# Start of Raw data
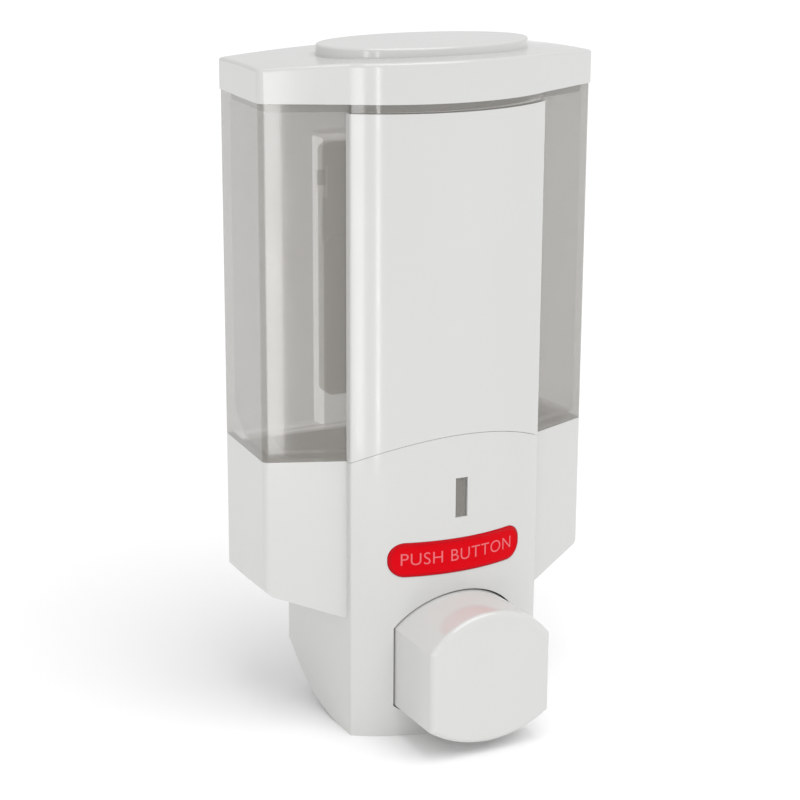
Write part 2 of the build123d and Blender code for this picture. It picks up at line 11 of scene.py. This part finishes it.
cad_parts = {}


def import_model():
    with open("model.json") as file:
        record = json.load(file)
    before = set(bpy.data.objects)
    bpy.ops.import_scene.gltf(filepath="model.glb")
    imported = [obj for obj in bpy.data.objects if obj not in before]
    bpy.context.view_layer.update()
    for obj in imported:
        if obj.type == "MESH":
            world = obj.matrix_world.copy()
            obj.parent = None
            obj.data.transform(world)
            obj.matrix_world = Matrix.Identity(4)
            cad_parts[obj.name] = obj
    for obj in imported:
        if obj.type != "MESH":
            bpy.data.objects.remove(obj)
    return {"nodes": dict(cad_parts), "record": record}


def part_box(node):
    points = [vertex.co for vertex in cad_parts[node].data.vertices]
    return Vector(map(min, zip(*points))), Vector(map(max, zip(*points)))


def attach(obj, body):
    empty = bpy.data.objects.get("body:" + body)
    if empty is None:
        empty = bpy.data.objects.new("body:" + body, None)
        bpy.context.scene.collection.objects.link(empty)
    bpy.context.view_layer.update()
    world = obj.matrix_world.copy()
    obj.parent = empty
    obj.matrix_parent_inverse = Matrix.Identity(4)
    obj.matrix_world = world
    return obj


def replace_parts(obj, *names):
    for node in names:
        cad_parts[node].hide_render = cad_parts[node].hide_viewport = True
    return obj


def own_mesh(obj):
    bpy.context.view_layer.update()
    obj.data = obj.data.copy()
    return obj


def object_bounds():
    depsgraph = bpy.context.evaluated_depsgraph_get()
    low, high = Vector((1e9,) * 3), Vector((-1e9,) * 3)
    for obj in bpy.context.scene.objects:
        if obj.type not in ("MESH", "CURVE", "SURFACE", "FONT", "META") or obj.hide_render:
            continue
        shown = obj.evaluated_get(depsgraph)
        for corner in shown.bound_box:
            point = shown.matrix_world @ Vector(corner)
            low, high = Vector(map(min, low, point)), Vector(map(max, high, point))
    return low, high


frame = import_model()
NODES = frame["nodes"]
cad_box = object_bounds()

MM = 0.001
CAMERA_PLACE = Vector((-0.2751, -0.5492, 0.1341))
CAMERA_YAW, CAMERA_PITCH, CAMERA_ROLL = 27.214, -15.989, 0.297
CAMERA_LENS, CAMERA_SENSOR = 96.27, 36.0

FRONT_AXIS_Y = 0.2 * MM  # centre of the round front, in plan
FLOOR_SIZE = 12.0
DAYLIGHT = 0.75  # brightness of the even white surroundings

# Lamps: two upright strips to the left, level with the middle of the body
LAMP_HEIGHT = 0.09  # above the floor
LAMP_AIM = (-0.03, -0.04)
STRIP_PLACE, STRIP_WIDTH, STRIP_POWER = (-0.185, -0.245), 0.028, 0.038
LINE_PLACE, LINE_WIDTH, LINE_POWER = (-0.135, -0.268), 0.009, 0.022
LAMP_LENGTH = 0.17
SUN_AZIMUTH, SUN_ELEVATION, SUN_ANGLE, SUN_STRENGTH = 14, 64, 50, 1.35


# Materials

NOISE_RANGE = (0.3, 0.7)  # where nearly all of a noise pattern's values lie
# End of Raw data
**Task objective**
Please output the complete data exactly.

**Written response**
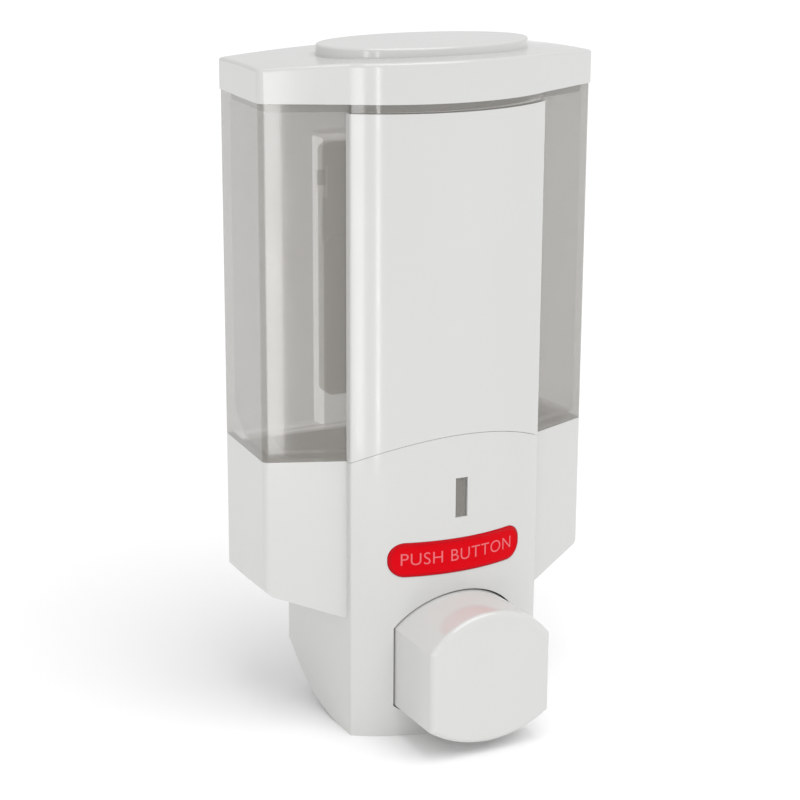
Write part 2 of the build123d and Blender code for this picture. It picks up at line 11 of scene.py. This part finishes it.
cad_parts = {}


def import_model():
    with open("model.json") as file:
        record = json.load(file)
    before = set(bpy.data.objects)
    bpy.ops.import_scene.gltf(filepath="model.glb")
    imported = [obj for obj in bpy.data.objects if obj not in before]
    bpy.context.view_layer.update()
    for obj in imported:
        if obj.type == "MESH":
            world = obj.matrix_world.copy()
            obj.parent = None
            obj.data.transform(world)
            obj.matrix_world = Matrix.Identity(4)
            cad_parts[obj.name] = obj
    for obj in imported:
        if obj.type != "MESH":
            bpy.data.objects.remove(obj)
    return {"nodes": dict(cad_parts), "record": record}


def part_box(node):
    points = [vertex.co for vertex in cad_parts[node].data.vertices]
    return Vector(map(min, zip(*points))), Vector(map(max, zip(*points)))


def attach(obj, body):
    empty = bpy.data.objects.get("body:" + body)
    if empty is None:
        empty = bpy.data.objects.new("body:" + body, None)
        bpy.context.scene.collection.objects.link(empty)
    bpy.context.view_layer.update()
    world = obj.matrix_world.copy()
    obj.parent = empty
    obj.matrix_parent_inverse = Matrix.Identity(4)
    obj.matrix_world = world
    return obj


def replace_parts(obj, *names):
    for node in names:
        cad_parts[node].hide_render = cad_parts[node].hide_viewport = True
    return obj


def own_mesh(obj):
    bpy.context.view_layer.update()
    obj.data = obj.data.copy()
    return obj


def object_bounds():
    depsgraph = bpy.context.evaluated_depsgraph_get()
    low, high = Vector((1e9,) * 3), Vector((-1e9,) * 3)
    for obj in bpy.context.scene.objects:
        if obj.type not in ("MESH", "CURVE", "SURFACE", "FONT", "META") or obj.hide_render:
            continue
        shown = obj.evaluated_get(depsgraph)
        for corner in shown.bound_box:
            point = shown.matrix_world @ Vector(corner)
            low, high = Vector(map(min, low, point)), Vector(map(max, high, point))
    return low, high


frame = import_model()
NODES = frame["nodes"]
cad_box = object_bounds()

MM = 0.001
CAMERA_PLACE = Vector((-0.2751, -0.5492, 0.1341))
CAMERA_YAW, CAMERA_PITCH, CAMERA_ROLL = 27.214, -15.989, 0.297
CAMERA_LENS, CAMERA_SENSOR = 96.27, 36.0

FRONT_AXIS_Y = 0.2 * MM  # centre of the round front, in plan
FLOOR_SIZE = 12.0
DAYLIGHT = 0.75  # brightness of the even white surroundings

# Lamps: two upright strips to the left, level with the middle of the body
LAMP_HEIGHT = 0.09  # above the floor
LAMP_AIM = (-0.03, -0.04)
STRIP_PLACE, STRIP_WIDTH, STRIP_POWER = (-0.185, -0.245), 0.028, 0.038
LINE_PLACE, LINE_WIDTH, LINE_POWER = (-0.135, -0.268), 0.009, 0.022
LAMP_LENGTH = 0.17
SUN_AZIMUTH, SUN_ELEVATION, SUN_ANGLE, SUN_STRENGTH = 14, 64, 50, 1.35


# Materials

NOISE_RANGE = (0.3, 0.7)  # where nearly all of a noise pattern's values lie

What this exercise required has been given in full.